• What to work on: All of the data below must be repeated exactly.

• Given information:
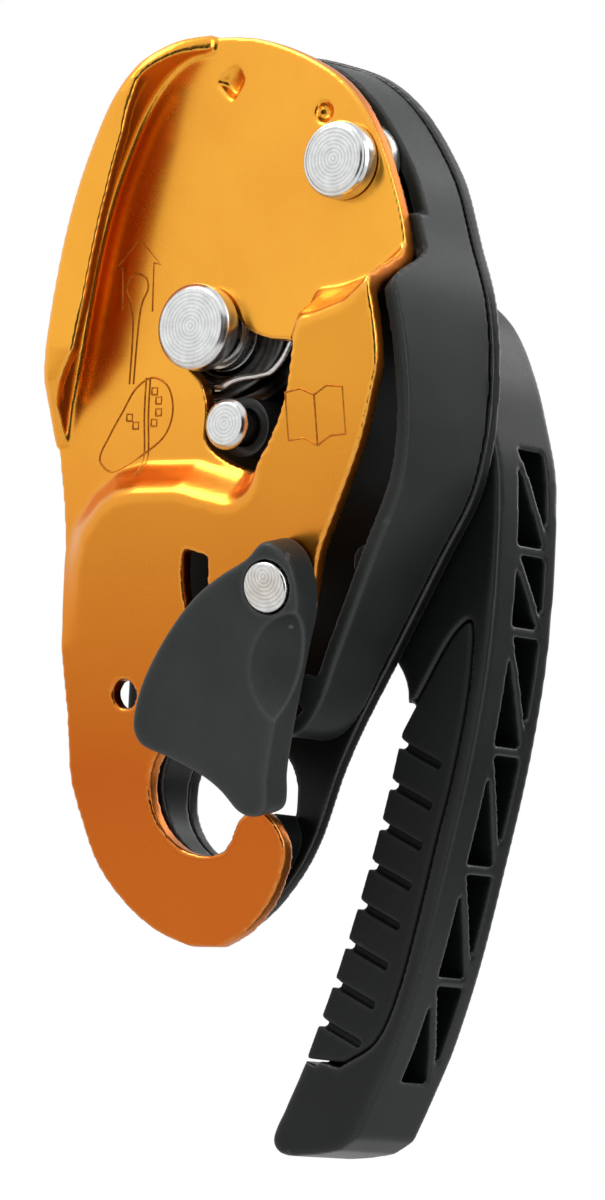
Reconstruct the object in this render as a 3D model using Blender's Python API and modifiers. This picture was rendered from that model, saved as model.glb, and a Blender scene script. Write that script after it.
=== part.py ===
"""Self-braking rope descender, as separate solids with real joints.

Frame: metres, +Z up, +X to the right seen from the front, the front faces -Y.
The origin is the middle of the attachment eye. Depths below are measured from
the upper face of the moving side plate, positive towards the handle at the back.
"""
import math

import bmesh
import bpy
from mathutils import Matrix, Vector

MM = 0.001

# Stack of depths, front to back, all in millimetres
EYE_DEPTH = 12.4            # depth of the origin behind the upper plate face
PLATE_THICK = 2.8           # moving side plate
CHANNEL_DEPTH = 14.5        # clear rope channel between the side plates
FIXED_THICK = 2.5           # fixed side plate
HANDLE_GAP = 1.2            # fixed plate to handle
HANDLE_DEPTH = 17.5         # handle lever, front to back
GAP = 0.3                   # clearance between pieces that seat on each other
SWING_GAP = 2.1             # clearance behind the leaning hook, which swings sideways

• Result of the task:
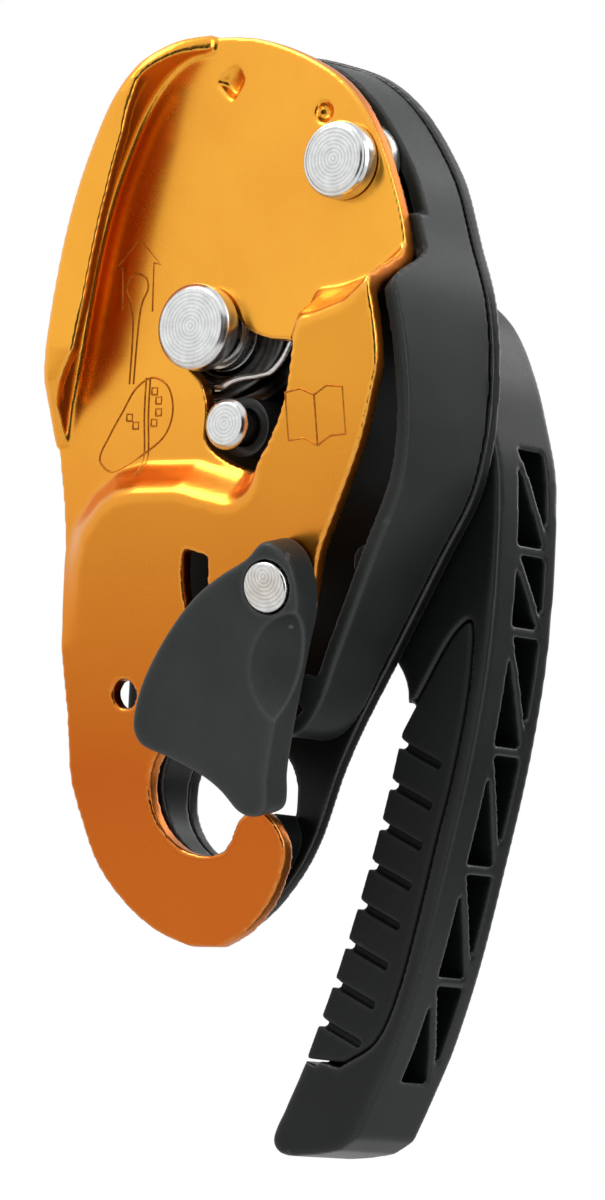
Reconstruct the object in this render as a 3D model using Blender's Python API and modifiers. This picture was rendered from that model, saved as model.glb, and a Blender scene script. Write that script after it.
=== part.py ===
"""Self-braking rope descender, as separate solids with real joints.

Frame: metres, +Z up, +X to the right seen from the front, the front faces -Y.
The origin is the middle of the attachment eye. Depths below are measured from
the upper face of the moving side plate, positive towards the handle at the back.
"""
import math

import bmesh
import bpy
from mathutils import Matrix, Vector

MM = 0.001

# Stack of depths, front to back, all in millimetres
EYE_DEPTH = 12.4            # depth of the origin behind the upper plate face
PLATE_THICK = 2.8           # moving side plate
CHANNEL_DEPTH = 14.5        # clear rope channel between the side plates
FIXED_THICK = 2.5           # fixed side plate
HANDLE_GAP = 1.2            # fixed plate to handle
HANDLE_DEPTH = 17.5         # handle lever, front to back
GAP = 0.3                   # clearance between pieces that seat on each other
SWING_GAP = 2.1             # clearance behind the leaning hook, which swings sideways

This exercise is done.